The derivative $g’$ of $g$ is defined by:

$$ \begin{array}{ccl} g’(x)=1&-&\displaystyle\frac{(ph(x)+(x-x_*)h’(x))(h(x)+ (x-x_*)h’(x))}{(ph(x)+(x-x_*)h’(x))^2}\\ &+& \displaystyle\frac{(x-x_*)h(x)(ph’(x)+h’(x)+(x-x_*)h’’(x))}{(ph(x)+(x-x_*)h’(x))^2} \end{array} $$

Thereafter:

$$g’(x_*)=1-\frac{1}{p}$$

therefore: $g’(x_*)\neq 0$ since $p\geq 2$. A $1^{st}$-order Taylor series of the $g$ in the neighborhood of $x_*$gives:

$$ \begin{array}{ccl} x_{n+1}&=&g(x_n)\\ &=&g(e_n+x_*)\\ &=&g(x_*)+e_ng’(\xi_n)\\ &=&x_*+e_ng’(\xi_n) \end{array} $$

where $\xi_n\in]x_*,e_n+x_*[=]x_*,x_n[$. Hence:

$$e_{n+1}=x_{n+1}-x_*=e_ng’(\xi_n)$$

The convergence is of the $1^{st}$-order; ie.

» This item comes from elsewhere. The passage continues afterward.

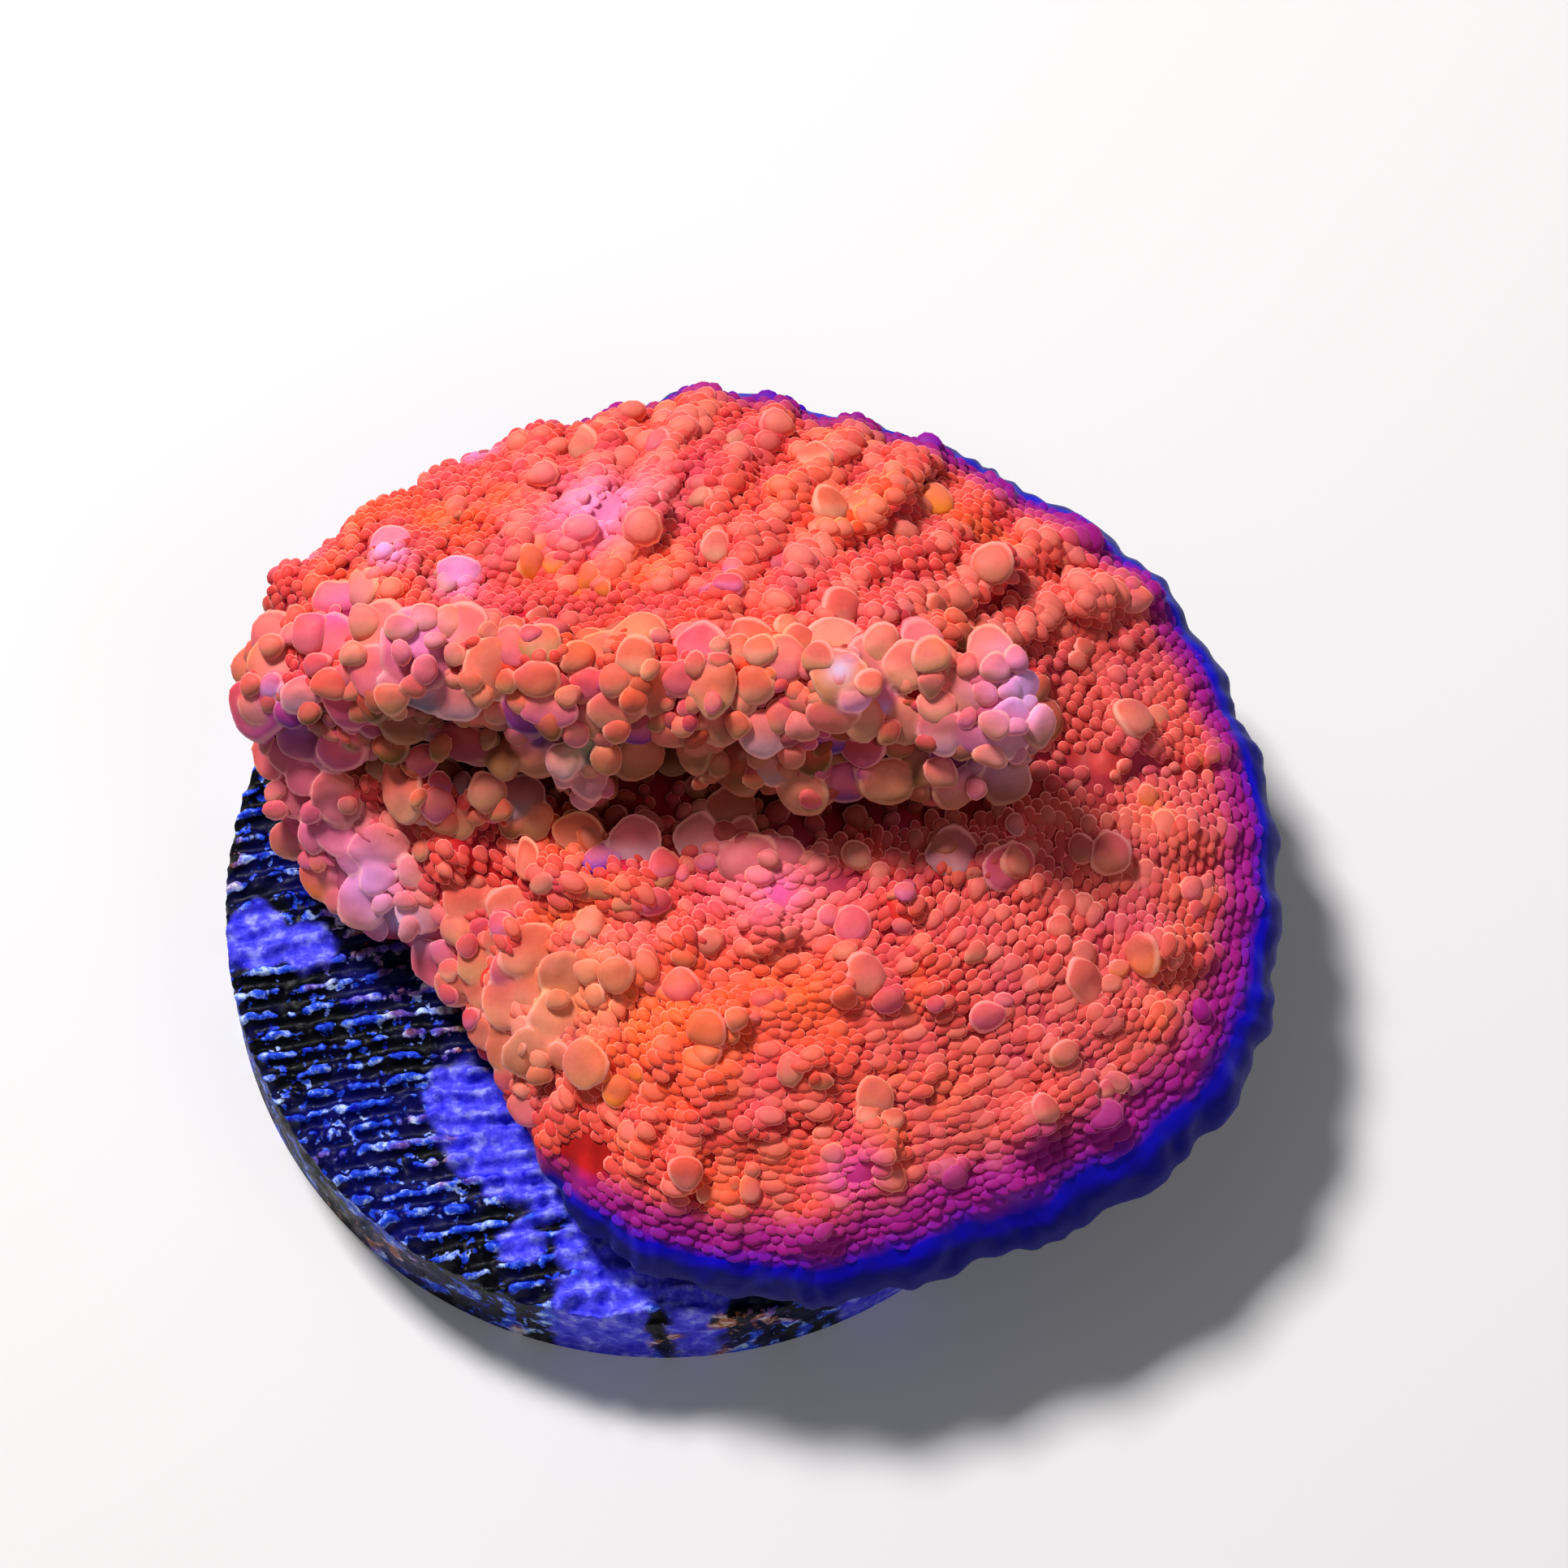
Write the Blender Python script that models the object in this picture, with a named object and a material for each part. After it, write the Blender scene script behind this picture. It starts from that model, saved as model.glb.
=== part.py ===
"""Chalice coral on a round ribbed frag disc.

Two pieces: the coral, which grew as one body (a plate, a raised shelf that ends
in a lumpy overhanging fold, and a foot), and the loose ceramic disc under it.
Origin: the middle of the disc's flat underside. +Z up, +X right, -Y is the
front, where the plate lies open below the fold.

Sizes below are in millimetres and are turned into metres when a mesh is made.
"""
import math
import random

import bmesh
import bpy
import numpy as np
from mathutils import Matrix, Vector, noise

MM = 0.001

# ---- the disc ----
DISC_RADIUS = 19.0
DISC_THICKNESS = 6.0
RIB_PITCH = 1.15
RIB_DEPTH = 0.5
RIB_TURN = math.radians(7.0)      # the ribs rise a little towards +X
RIB_WAVE = 0.7                    # how far a rib wanders sideways
DISC_EDGE_ROW = 0.05              # the outermost rows stand this far inside the edge
DISC_EDGE_BREAKS = 0.25           # how far the worn edge comes and goes
TOUCH_GAP = 0.3                   # left between the coral's foot and the rib tops

# ---- the coral's plan ----
PLATE_CENTRE = (4.0, 1.0)
PLATE_THICKNESS = 2.6
PLATE_TOP = 13.0                  # height of the open plate round its middle
RIM_ROUNDING = 1.5
RIM_SCALLOP = 0.22
RIM_SCALLOPS = 31
RIM_DROOP = 3.4                   # power of the rim's fall: higher keeps it flat longer
FOOT_CENTRE = (2.5, -0.5)
FOOT_RADIUS = 7.5
FOOT_FLARE = 5.0

# The rim, anticlockwise from +X: x, y and the height of its upper side.
RIM = [
    (26.5, 1.0, 9.0), (24.8, 8.0, 9.2), (20.6, 14.7, 9.6), (12.8, 19.1, 10.4),
    (7.6, 20.8, 10.8), (2.2, 21.9, 11.2), (-2.7, 20.4, 11.6), (-7.3, 18.8, 12.0),
    (-13.0, 15.1, 13.0), (-15.9, 11.4, 13.6), (-17.4, 7.4, 14.0), (-16.4, 3.0, 11.0),
    (-15.0, 0.0, 9.8), (-13.0, -1.9, 9.2), (-10.6, -3.2, 9.2), (-8.5, -6.3, 9.2),
    (-6.4, -10.0, 9.0), (-4.0, -14.6, 9.0), (-0.6, -17.4, 9.0), (6.2, -18.8, 8.8),
    (11.2, -17.8, 8.8), (20.0, -14.2, 8.8), (25.3, -8.2, 8.8),
]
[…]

$$\lim_{n\to\infty}\frac{|e_{n+1}|}{|e_{n}|}=|g’(x_*)|=|1-\frac{1}{p}|=1-\frac{1}{p}$$

with an asymptotic constant

$$C=1-\frac{1}{p}.$$

We have previously seen that when the function $f$ has multiple roots, the order of convergence is deteriorated since only a linear order of convergence is attained. How can we recover a quadratic order — order 2 — of convergence when the roots have a degree of multiplicity $p\geq 2$ ? This is the aim of the modified Newton’s method.

**Definition.**

The modified Newton’s method of order $p$ is the fixed-point method of the function

$$g(x)=x-p\displaystyle\frac{f(x)}{f’(x)}$$

**Theorem.**

Assume that $f$ has a root whose multiplicity is $p$. Then, the modified Newton’s method converges at least quadratically (order 2)

**Proof.**

The derivative $g’$ of $g$ is defined as follows:

$$ \displaystyle \begin{array}{ccl} g’(x)&=&1 - p((ph(x)+(x-x_*)h’(x))(h(x)+(x-x_*)h’(x))\\ &+& (x-x_*)h(x)(ph’(x)+h’(x)+(x-x_*)h’’(x)))/((ph(x)+(x-x_*)h’(x))^2) \end{array} $$

Thereafter:

$$g’(x_*)=0$$

We thus conclude, just like before, that the modified Newton’s is at least quadratic.